Bolsonaro não pode se esconder em sua confessa ignorância sobre o assunto, até porque o Estado brasileiro tem instrumentos que podem municiá-lo diariamente sobre a realidade do país. Ademais, há uma profusão de estudos mostrando que a penúria da economia brasileira tem a ver essencialmente com uma opção de administração do Estado que não prioriza a dinâmica produtiva.

A crise que se arrasta há mais de meia década decorre da opção de restabelecer a ordem neoliberal, que tantos males causou ao país e ao povo na década de 1990, agora com uma agressiva política entreguista, um neocolonialismo radicalizado e escudado na gestão macroeconômica ultraliberal do ministro da Economia, Paulo Guedes. Tudo isso embalado pela demagogia de que uma vez feita a “lição de casa” os capitais fluiriam para cá na forma de investimentos maciços.

Esse pensamento é a nata da visão da elite brasileira, aquilo que o escritor Lima Barreto chamou de síndrome de Robinsons – um sentimento de que algum navio venha salvar o país da ilha a que um náufrago o atirou. No caso de Guedes, seria uma “avalanche” de investimentos de capitalistas que viriam para cá atraídos pela austeridade fiscal e pelo absoluto controle do orçamento segundo os cânones do mercado financeiro.

Essa é uma tese antiga dos liberais e neoliberais brasileiros. Reflete o desinteresse da elite sem compromisso com o país e com o povo. Quase na virada para o século XX – apenas há pouco mais de 100 anos, portanto –, o Brasil era monarquista e escravocrata. Desde então, o que houve de desenvolvimento e progresso social veio pelas mãos do Estado. É possível dizer que se o país tivesse dependido unicamente do capital privado, provavelmente teria demorado muito mais tempo para superar a fase meramente agropastoril.
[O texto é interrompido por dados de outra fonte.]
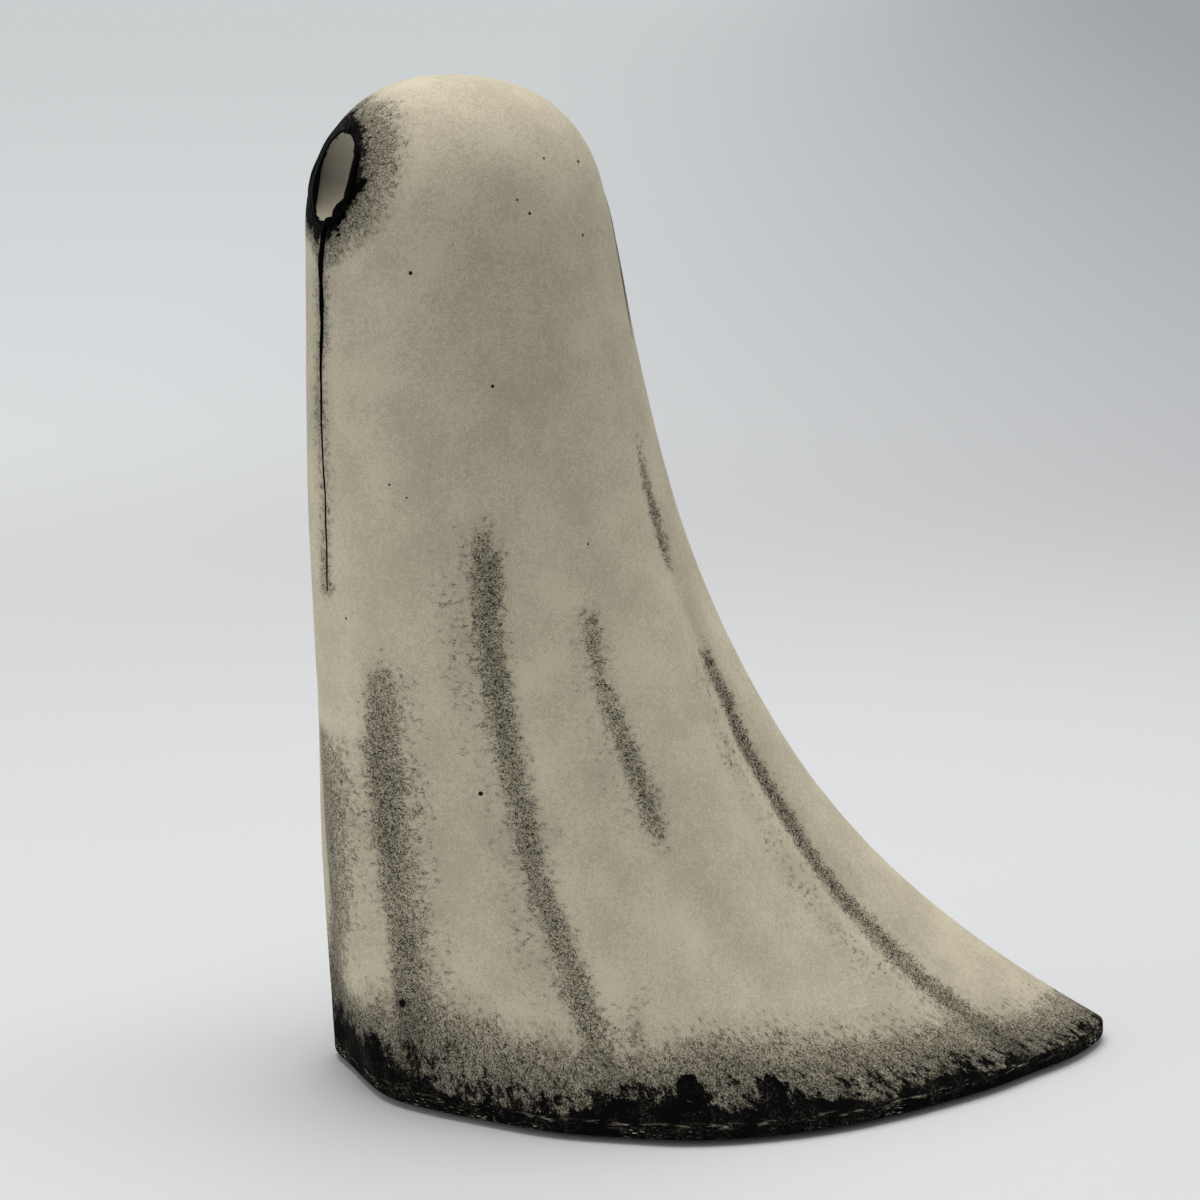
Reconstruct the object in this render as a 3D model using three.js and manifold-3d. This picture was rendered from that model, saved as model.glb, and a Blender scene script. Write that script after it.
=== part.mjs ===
// Ghost figurine: one solid cast figure of a ghost under a sheet, whose train trails on the floor.
// Millimetres, +Z up. The face looks along -Y, the train runs back along +Y, +X is the ghost's left.
// While it is built, the upright axis of the head is X = 0, Y = 0 and the floor is Z = 0.
import * as THREE from "three";
import { mergeVertices } from "three/addons/utils/BufferGeometryUtils.js";
import Module from "manifold-3d";

// Overall
const HEIGHT = 150; // floor to the top of the head
const CLEARANCE = 0.3; // between the casting and the enamel that lies in its channels
const COURSE_STEPS = 5; // equal steps of the height; a course has a value at the floor and above each step

// Head and its crown
const HEAD_WIDTH = 40.5;
const HEAD_DEPTH = 43.4;
const CROWN_HEIGHT = 21.4; // of the rounded top of the head
const CROWN_FULLNESS = 0.84; // 1 is an ellipsoid, less is a fuller, flatter crown
const CROWN_FORWARD = 1.2; // the top of the crown lies this far before the middle of the head

// The sheet's fall from the head to the hem
const SHOULDER_DROP = 16.3; // below the top of the head, where the sheet starts to spread
const EVEN_FLARE = 0.36; // share of the spread that is even over the height, the rest comes low down
const LOW_FLARE_POWER = 3.46;
const LEAN = [0, -0.0323, -0.0191, -0.0161, 0, 0.0173]; // course: leans back by this share of HEAD_DEPTH

// Hem, seen from above: shares [of half its width, of the tail's reach]
const HEM_WIDTH = 72.8;
const TAIL_REACH = 101.1; // behind the head's axis
const HEM_FRONT_DENT = [0.014, -0.163];
const HEM_LEFT = [
  [0.412, -0.112], [0.615, -0.018], [0.861, 0.117], [1, 0.272], [0.967, 0.48], [0.706, 0.712], [0.33, 0.92],
];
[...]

Os números mostram a falácia de Bolsonaro e o papel nefasto desse programa ultraliberal e neocolonial de Guedes. O Brasil gastou relativamente pouco no enfrentamento à Covid-19, de acordo com um levantamento do Bank of America Merryll Lynch (BofA) que comparou a combinação de estímulos fiscais e monetários em 97 países, em 2020. Foram mobilizados o equivalente a 11,2% do PIB, o percentual mais baixo entre as dez maiores economias do mundo; nas economias mais ricas, os estímulos totais somam no mínimo 37,5% do PIB.

Há ainda a falta de perspectiva de retomada de crescimento – uma decorrência da síndrome de Robinsons de Paulo Guedes – e a má distribuição da renda nacional. Um relatório macroeconômico da Fundação Getúlio Vargas (Ibre/FGV) estima que enquanto o PIB deve cair 4,7%, a fatia de cada um dos brasileiros nas riquezas totais produzidas encolherá 6,3%. Para atingir a renda per capita de 2013 (melhor resultado das últimas duas décadas), o Brasil levará, no ritmo atual, ao menos dez anos.

Esse pronunciamento de Bolsonaro se insere no seu já conhecido rol de irresponsabilidades. Obcecado pelo projeto de poder autoritário, ele se mostra, a cada manifestação sobre os problemas do país e do povo, incapaz de formular raciocínios inteligíveis, que possam apontar perspectivas de enfrentamento à crise de saúde por conta da Covid-19 e, consequentemente, aos graves problemas da economia. Na verdade, ele apenas deu mais um motivo para os movimentos de soma de forças para isolá-lo e derrotá-lo.